# PROBLEM TO WORK ON
Output all lines exactly.

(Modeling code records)
--- begin ---

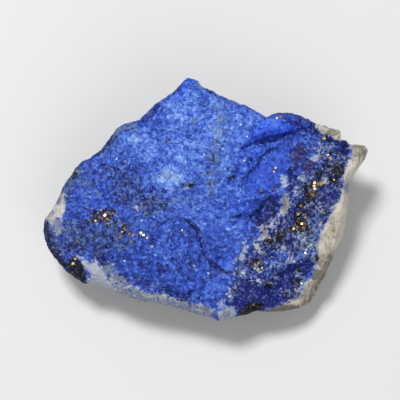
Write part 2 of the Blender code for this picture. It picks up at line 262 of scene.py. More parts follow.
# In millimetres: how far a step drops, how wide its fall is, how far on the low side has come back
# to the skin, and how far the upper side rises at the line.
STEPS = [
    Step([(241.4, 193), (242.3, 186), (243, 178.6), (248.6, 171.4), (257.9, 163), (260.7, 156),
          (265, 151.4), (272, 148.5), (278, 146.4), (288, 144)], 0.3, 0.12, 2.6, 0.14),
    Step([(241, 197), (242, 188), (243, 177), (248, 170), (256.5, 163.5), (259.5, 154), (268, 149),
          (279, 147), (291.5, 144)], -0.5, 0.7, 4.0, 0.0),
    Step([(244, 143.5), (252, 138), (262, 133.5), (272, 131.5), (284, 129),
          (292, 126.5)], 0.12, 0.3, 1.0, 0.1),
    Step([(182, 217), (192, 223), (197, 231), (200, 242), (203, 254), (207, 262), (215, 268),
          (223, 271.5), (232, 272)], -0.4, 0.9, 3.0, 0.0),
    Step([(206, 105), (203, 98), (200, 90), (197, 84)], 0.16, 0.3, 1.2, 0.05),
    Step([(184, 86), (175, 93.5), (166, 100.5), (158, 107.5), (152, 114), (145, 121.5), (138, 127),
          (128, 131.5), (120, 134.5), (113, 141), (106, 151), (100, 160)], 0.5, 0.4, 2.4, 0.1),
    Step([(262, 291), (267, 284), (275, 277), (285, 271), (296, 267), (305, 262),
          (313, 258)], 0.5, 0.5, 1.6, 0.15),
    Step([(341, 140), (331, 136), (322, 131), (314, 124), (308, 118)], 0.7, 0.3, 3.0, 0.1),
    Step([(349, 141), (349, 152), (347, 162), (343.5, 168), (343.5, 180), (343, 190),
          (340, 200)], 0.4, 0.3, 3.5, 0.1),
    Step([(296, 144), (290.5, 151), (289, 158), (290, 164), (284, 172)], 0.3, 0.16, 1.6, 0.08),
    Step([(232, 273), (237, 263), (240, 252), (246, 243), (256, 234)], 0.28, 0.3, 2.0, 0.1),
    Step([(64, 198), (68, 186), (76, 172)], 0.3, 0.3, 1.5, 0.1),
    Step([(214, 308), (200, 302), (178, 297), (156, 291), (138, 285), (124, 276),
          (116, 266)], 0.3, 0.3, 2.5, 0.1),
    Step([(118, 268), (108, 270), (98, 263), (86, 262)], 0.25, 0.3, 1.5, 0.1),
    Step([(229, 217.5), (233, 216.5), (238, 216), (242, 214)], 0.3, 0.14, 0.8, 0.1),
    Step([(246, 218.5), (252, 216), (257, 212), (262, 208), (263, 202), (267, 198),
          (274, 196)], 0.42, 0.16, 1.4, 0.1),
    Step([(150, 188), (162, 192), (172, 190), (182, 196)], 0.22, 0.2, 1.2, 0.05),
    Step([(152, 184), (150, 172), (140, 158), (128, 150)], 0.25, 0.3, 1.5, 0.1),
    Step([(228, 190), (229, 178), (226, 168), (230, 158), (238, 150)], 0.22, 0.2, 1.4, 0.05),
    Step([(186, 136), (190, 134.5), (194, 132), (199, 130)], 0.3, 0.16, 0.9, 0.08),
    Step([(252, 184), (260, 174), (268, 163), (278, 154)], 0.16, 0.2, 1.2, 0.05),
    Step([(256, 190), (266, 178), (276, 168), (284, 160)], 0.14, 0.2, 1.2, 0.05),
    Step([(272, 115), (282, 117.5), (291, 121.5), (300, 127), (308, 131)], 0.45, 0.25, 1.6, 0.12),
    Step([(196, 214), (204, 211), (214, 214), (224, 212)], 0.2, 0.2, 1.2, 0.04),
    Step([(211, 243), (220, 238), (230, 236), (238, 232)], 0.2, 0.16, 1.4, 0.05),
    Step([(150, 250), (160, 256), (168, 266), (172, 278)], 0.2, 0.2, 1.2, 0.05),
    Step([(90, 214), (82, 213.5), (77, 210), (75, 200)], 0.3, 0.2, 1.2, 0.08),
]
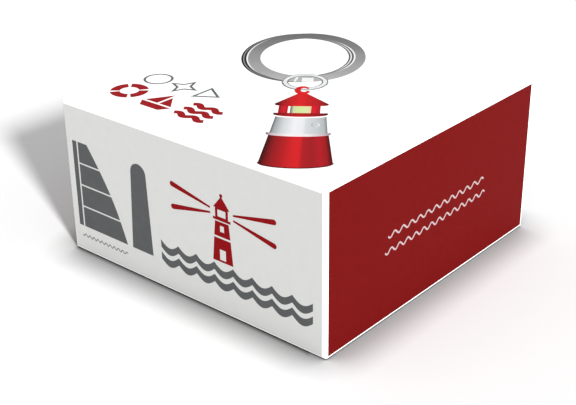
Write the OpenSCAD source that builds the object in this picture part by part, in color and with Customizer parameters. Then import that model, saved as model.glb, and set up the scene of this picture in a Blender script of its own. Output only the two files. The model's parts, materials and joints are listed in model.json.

--- end ---

# EXERCISE SOLUTION
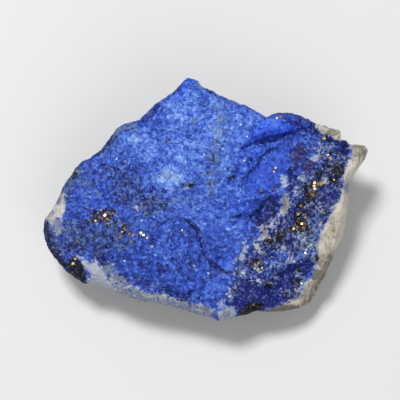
Write part 2 of the Blender code for this picture. It picks up at line 262 of scene.py. More parts follow.
# In millimetres: how far a step drops, how wide its fall is, how far on the low side has come back
# to the skin, and how far the upper side rises at the line.
STEPS = [
    Step([(241.4, 193), (242.3, 186), (243, 178.6), (248.6, 171.4), (257.9, 163), (260.7, 156),
          (265, 151.4), (272, 148.5), (278, 146.4), (288, 144)], 0.3, 0.12, 2.6, 0.14),
    Step([(241, 197), (242, 188), (243, 177), (248, 170), (256.5, 163.5), (259.5, 154), (268, 149),
          (279, 147), (291.5, 144)], -0.5, 0.7, 4.0, 0.0),
    Step([(244, 143.5), (252, 138), (262, 133.5), (272, 131.5), (284, 129),
          (292, 126.5)], 0.12, 0.3, 1.0, 0.1),
    Step([(182, 217), (192, 223), (197, 231), (200, 242), (203, 254), (207, 262), (215, 268),
          (223, 271.5), (232, 272)], -0.4, 0.9, 3.0, 0.0),
    Step([(206, 105), (203, 98), (200, 90), (197, 84)], 0.16, 0.3, 1.2, 0.05),
    Step([(184, 86), (175, 93.5), (166, 100.5), (158, 107.5), (152, 114), (145, 121.5), (138, 127),
          (128, 131.5), (120, 134.5), (113, 141), (106, 151), (100, 160)], 0.5, 0.4, 2.4, 0.1),
    Step([(262, 291), (267, 284), (275, 277), (285, 271), (296, 267), (305, 262),
          (313, 258)], 0.5, 0.5, 1.6, 0.15),
    Step([(341, 140), (331, 136), (322, 131), (314, 124), (308, 118)], 0.7, 0.3, 3.0, 0.1),
    Step([(349, 141), (349, 152), (347, 162), (343.5, 168), (343.5, 180), (343, 190),
          (340, 200)], 0.4, 0.3, 3.5, 0.1),
    Step([(296, 144), (290.5, 151), (289, 158), (290, 164), (284, 172)], 0.3, 0.16, 1.6, 0.08),
    Step([(232, 273), (237, 263), (240, 252), (246, 243), (256, 234)], 0.28, 0.3, 2.0, 0.1),
    Step([(64, 198), (68, 186), (76, 172)], 0.3, 0.3, 1.5, 0.1),
    Step([(214, 308), (200, 302), (178, 297), (156, 291), (138, 285), (124, 276),
          (116, 266)], 0.3, 0.3, 2.5, 0.1),
    Step([(118, 268), (108, 270), (98, 263), (86, 262)], 0.25, 0.3, 1.5, 0.1),
    Step([(229, 217.5), (233, 216.5), (238, 216), (242, 214)], 0.3, 0.14, 0.8, 0.1),
    Step([(246, 218.5), (252, 216), (257, 212), (262, 208), (263, 202), (267, 198),
          (274, 196)], 0.42, 0.16, 1.4, 0.1),
    Step([(150, 188), (162, 192), (172, 190), (182, 196)], 0.22, 0.2, 1.2, 0.05),
    Step([(152, 184), (150, 172), (140, 158), (128, 150)], 0.25, 0.3, 1.5, 0.1),
    Step([(228, 190), (229, 178), (226, 168), (230, 158), (238, 150)], 0.22, 0.2, 1.4, 0.05),
    Step([(186, 136), (190, 134.5), (194, 132), (199, 130)], 0.3, 0.16, 0.9, 0.08),
    Step([(252, 184), (260, 174), (268, 163), (278, 154)], 0.16, 0.2, 1.2, 0.05),
    Step([(256, 190), (266, 178), (276, 168), (284, 160)], 0.14, 0.2, 1.2, 0.05),
    Step([(272, 115), (282, 117.5), (291, 121.5), (300, 127), (308, 131)], 0.45, 0.25, 1.6, 0.12),
    Step([(196, 214), (204, 211), (214, 214), (224, 212)], 0.2, 0.2, 1.2, 0.04),
    Step([(211, 243), (220, 238), (230, 236), (238, 232)], 0.2, 0.16, 1.4, 0.05),
    Step([(150, 250), (160, 256), (168, 266), (172, 278)], 0.2, 0.2, 1.2, 0.05),
    Step([(90, 214), (82, 213.5), (77, 210), (75, 200)], 0.3, 0.2, 1.2, 0.08),
]
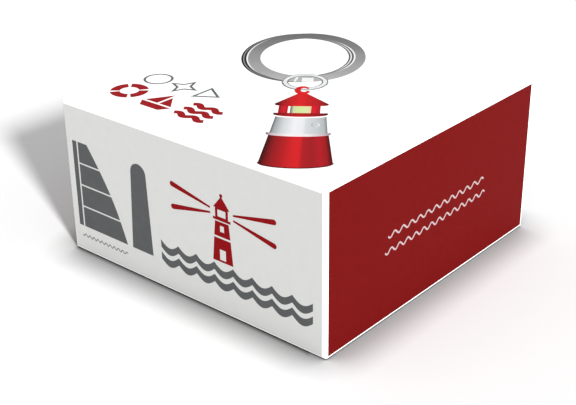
Write the OpenSCAD source that builds the object in this picture part by part, in color and with Customizer parameters. Then import that model, saved as model.glb, and set up the scene of this picture in a Blender script of its own. Output only the two files. The model's parts, materials and joints are listed in model.json.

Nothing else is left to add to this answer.